A perspectiva da falta de energia tende a exasperar ainda mais os preços ao consumidor, que já estão entre os mais caros do mundo. De acordo com o Dieese, em 2000, os preços ao consumidor em São Paulo subiram 12,4% para uma inflação de 7,2%. Nos próximos 4 anos, prevê-se que os preços devem subir em média 10% acima da inflação. Mas algumas estimativas dizem que, em 2003, quando as concessionárias privatizadas que fornecem energia estivarem operando livres da regulamentação estatal, os preços poderão ser até 50% acima dos praticados atualmente. De modo geral, os preços cobrados no Brasil, país com enormes recursos hídricos, são muito superiores aos praticados na Europa e nos Estados Unidos onde se utiliza mais o gás e o óleo combustível, matérias-primas mais caras que a água.

Se a crise de fornecimento vier, os preços poderão sofrer saltos exponenciais. Veja-se o que aconteceu no Estado americano da Califórnia, onde há uma crise de fornecimento de energia: antes da crise, o preço cobrado ao consumidor era de US$ 42 por megawatt/hora. Com a crise, o preço cobrado passou a ser de US$ 180. No Brasil, o contribuinte poderá pagar a conta da imprevidência governamental no setor energético de forma tríplice: pelo aumento dos repasses ao consumidor dos custos de produção, pelos subsídios estatais às empresas do setor e pela trava que o racionamento poderá impor ao crescimento econômico. Além disso, os investidores privados do setor energético cobram do governo uma compensação ante o risco da desvalorização do real em relação ao dólar. Esta conta cambial, em última instância, seria paga pelo consumidor. Ou seja, enquanto o consumidor recebe seus dividendos em real, pagaria a conta da energia numa equivalência em dólar.

Até agora, o governo privatizou o filé do setor energético: as empresas distribuidoras que cobram a conta diretamente do consumidor. Na geração de energia, 80% do setor é estatal. Nenhuma contrapartida produtiva foi cobrada ao setor privado que distribui a energia. Trata-se de uma privatização sem risco e com retorno garantido. Ao consumidor, restou pagar a conta e o risco de ter que ascender a vela. A crise energética indica que é necessário paralisar o programa de privatização das grandes empresas federais de geração de energia como Furnas, Chesf e Eletronorte. A paralisação das privatizações não deve ser feita em nome de uma petição ideológica do embate entre estatismo versus privatização. A privatização deve parar porque seu modelo precisa ser revisto e redefinido à luz de um programa estratégico de investimentos no setor energético.
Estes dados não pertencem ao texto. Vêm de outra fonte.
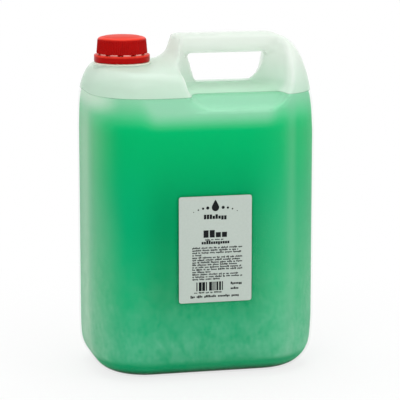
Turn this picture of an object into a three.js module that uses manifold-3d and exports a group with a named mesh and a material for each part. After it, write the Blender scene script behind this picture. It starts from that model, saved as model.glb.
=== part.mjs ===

Se há capitais privados disponíveis para investimentos no setor, eles devem ser direcionados pelo governo para a construção de novas hidrelétricas para gerar mais energias e não para serem empatados nas geradoras que já existem. E para evitar que o consumidor seja ainda mais penalizado, é necessário rever o programa de desregulamentação e liberalização das tarifas. Tanto a crise da Califórnia quanto os preços praticados no Brasil e a perspectiva de racionamento suscitam a dúvida de se é possível implementar um regime de livre mercado no fornecimento de um bem estratégico e vital para a população e ao mesmo tempo escasso, como é o caso da energia.